What about interest rates?

Well, if they’re down they can go up and if they’re up they can go up!
The recommended financing method is to use fixed interest loans whereby you pay only the interest. This allows you to concentrate on paying the mortgage on your own home, optimises your tax relief and gives you the security of knowing your interest rate cannot rise. Of course you may choose to take advantage of a low variable loan now and take the option to fix should interest rates look like rising in the future.

The fear of vacancies
The worst vacancy factor in Australia in the past 20 years has been 9%. In other words 9% of properties were vacant but importantly, 91% were occupied. The fact is that, those properties that present well and where a reasonable rent is being sought will always be tenanted regardless of the state of the market.

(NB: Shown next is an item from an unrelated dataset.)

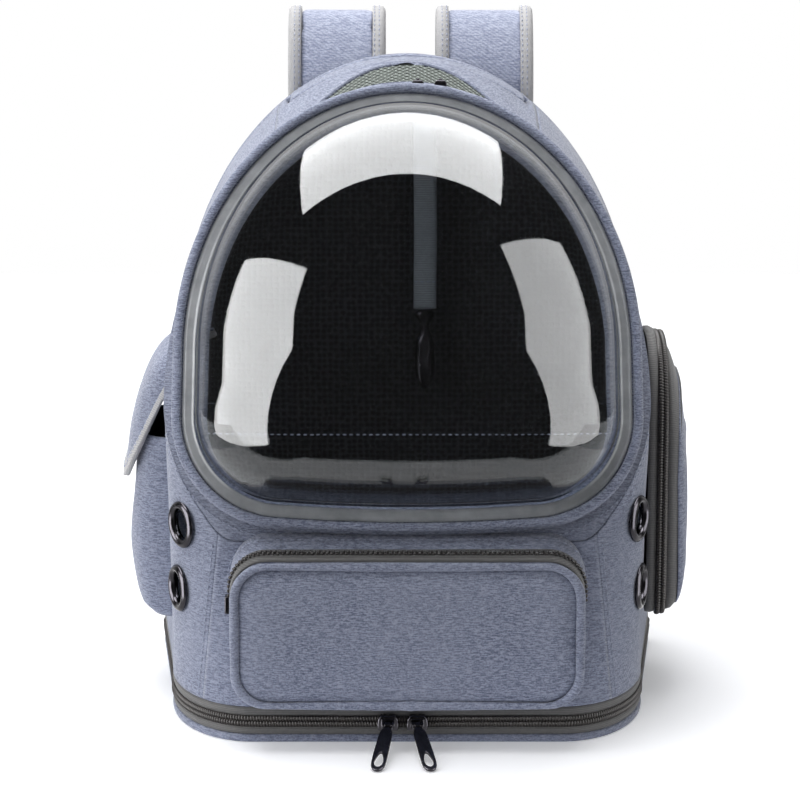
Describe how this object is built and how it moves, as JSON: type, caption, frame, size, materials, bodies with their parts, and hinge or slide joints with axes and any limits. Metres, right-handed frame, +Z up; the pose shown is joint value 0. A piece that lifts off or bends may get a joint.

Buying in the wrong location
is a trap that catches many purchasers, investors and owner-occupiers alike. Usually, the only attraction for badly located properties is the lower price being sought. The first problem is that tenants do not want to live in undesirable locations and when it comes time for you to on-sell your investment, you too will have to accept a lower price.

Speculation.

Many new investors are attracted by the thought of speculating in property but it is important to remember that speculation is short term and high risk, while investment is long term and almost risk free if simple rules are applied. The successful speculator usually works full time in property, buying improving and then reselling. These people will usually have a large bankroll and do not have to rely on rental income. Property speculation is a specialised field and in essence, provides a full time job for those involved. ON the other hand, property investment does not require a huge ongoing commitment in money or time.

Suffice to say, any of these traps can be avoided with adequate preparation, planning and thought.